Sin duda, Lockhart, Gorki y Wells la amaron. Koch dice que Peters también, aunque a diferencia de los anteriores éste no mantuvo contacto posterior con ella y de seguro —por culpa de Stalin— sus últimos momentos de vida fueron demasiado agitados como para buscar su perfume en la memoria.
Contario a esta agonía, Gorki sí pudo llamarla en su lecho de muerte. Pidió su presencia. Lo hizo en pleno inicio de las purgas de Stalin, el que coincidió con el momento de su apartamiento del régimen, sin duda motivado el extraño deceso de su hijo. Se rumoreó que Yagoda (jefe de la policía secreta, la NKVD) pretendió a la bella esposa de Maxim Peshkov Gorki. Es el tempo en el que André Gide escribe su Regreso de la URSS (1936) y rompe con la revolución, siendo que muchos mirarán a Gorki como el culpable de esa “traición”.
En esa línea, el propio Gorki había iniciado la redacción de un texto análogo. Lo fue redactando a escondidas, eludiendo al personal que lo cuidada día y noche. Ello incluía a su propia esposa Ekaterina Pavlova Peshkova (otra agente de la NKVD). Después de su muerte, sólo demoliendo el edificio en el que residió dichos escritos fueron encontrados.

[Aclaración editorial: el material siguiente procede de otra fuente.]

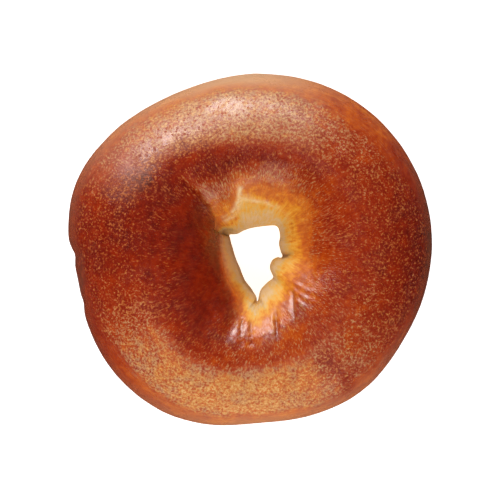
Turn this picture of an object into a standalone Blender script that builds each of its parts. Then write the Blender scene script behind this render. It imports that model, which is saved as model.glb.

Pero estos no eran los únicos. Antes de dejar Londres en 1931 —en su retorno a Rusia luego de un periplo por diferentes ciudades europeas—, Gorki le dejó a Moura una maleta con documentos y le rogó que no se la diera a nadie. Incluso que no se la diera a él mismo si es que se la reclamaba desde Rusia. Eso fue lo que hizo Moura cuando Peshkova fue personalmente a Inglaterra a pedírsela en 1935.
Según Berbérova, un año más tarde una agente de la NKVD se apersonó al domicilio que compartía con Wells en Londres. Llevándole una carta donde Gorki le decía que quería despedirse de personalmente ella, la agente le pidió que la acompañe a Moscú, que allá la esperaba Stalin. Moura Budberg fue con la maleta de Gorki. Cuando lo tuvo delante suyo —acompañado de Voroshilov—, la puso en sus manos. Fiel a su zoológica idea fuerza, había que sobrevivir aunque no se pueda evitar el sonrojar.